3 Couldn't Protect Jimmy Olsen & Lois Is Often At Risk

Lois Lane and Jimmy Olsen may be human, but they mean more than the world to Clark Kent. They are his best friends, and audiences know this. Even if Jimmy Olsen and Clark Kent didn’t get any time together in the DCEU, fans still know how much the two mean to each other, and that made it all the more shocking and devastating when Jimmy Olsen was swiftly killed in the DCEU.

Clark Kent struggles with the loss of humans in his protection, especially when Lois Lane is threatened.

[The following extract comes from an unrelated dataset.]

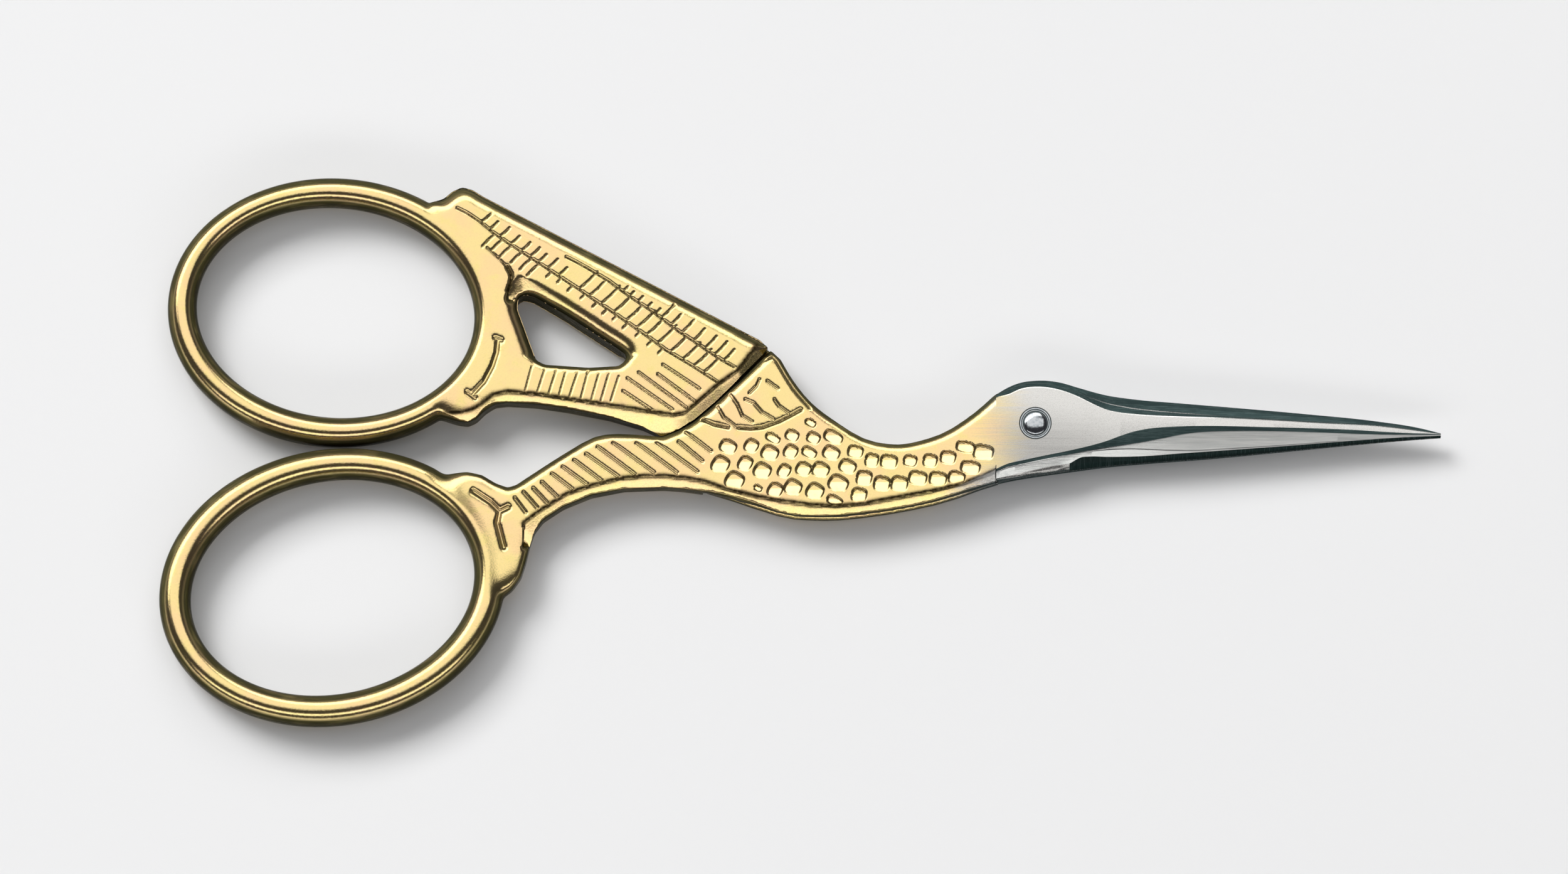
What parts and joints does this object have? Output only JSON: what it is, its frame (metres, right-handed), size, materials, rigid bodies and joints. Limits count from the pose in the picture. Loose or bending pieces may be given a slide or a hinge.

He loves her more than anything, and her continuously being at risk haunts Clark, even if it is partially his own fault.

2 Superman Is Viewed As A God

Clark Kent is a man, or so he says; in reality, he is more than human, even if he was raised by humans and seems to think like them. Other people realize that Superman is beyond humanity, and they begin viewing him as a god.

In doing so, Superman becomes more than a superhero; people start to question him and what he stands for, as well as the choices that he makes. Clark can only do so much, but the image he cultivates for himself ultimately ends up backfiring on him, as people struggle to trust someone they can’t understand.

1 Lets Lex Luthor Manipulated Him Against Bruce Wayne

As Clark Kent’s story starts to become interwoven with the other founding members of the Justice League, he seems to be shocked at the fact that there are others like him. He has felt so alone for so long that the discovery of other metahumans, even just strong humans like Bruce Wayne, seems incredible.

However, Batman and Superman are quickly pitted against each other, as Lex Luthor manipulates them into not trusting one another. Clark Kent nearly dies at Bruce Wayne’s hands because of how far this manipulation goes. Ultimately, though, Clark Kent is also his own hero— He saves himself and the world, though he does die in the process.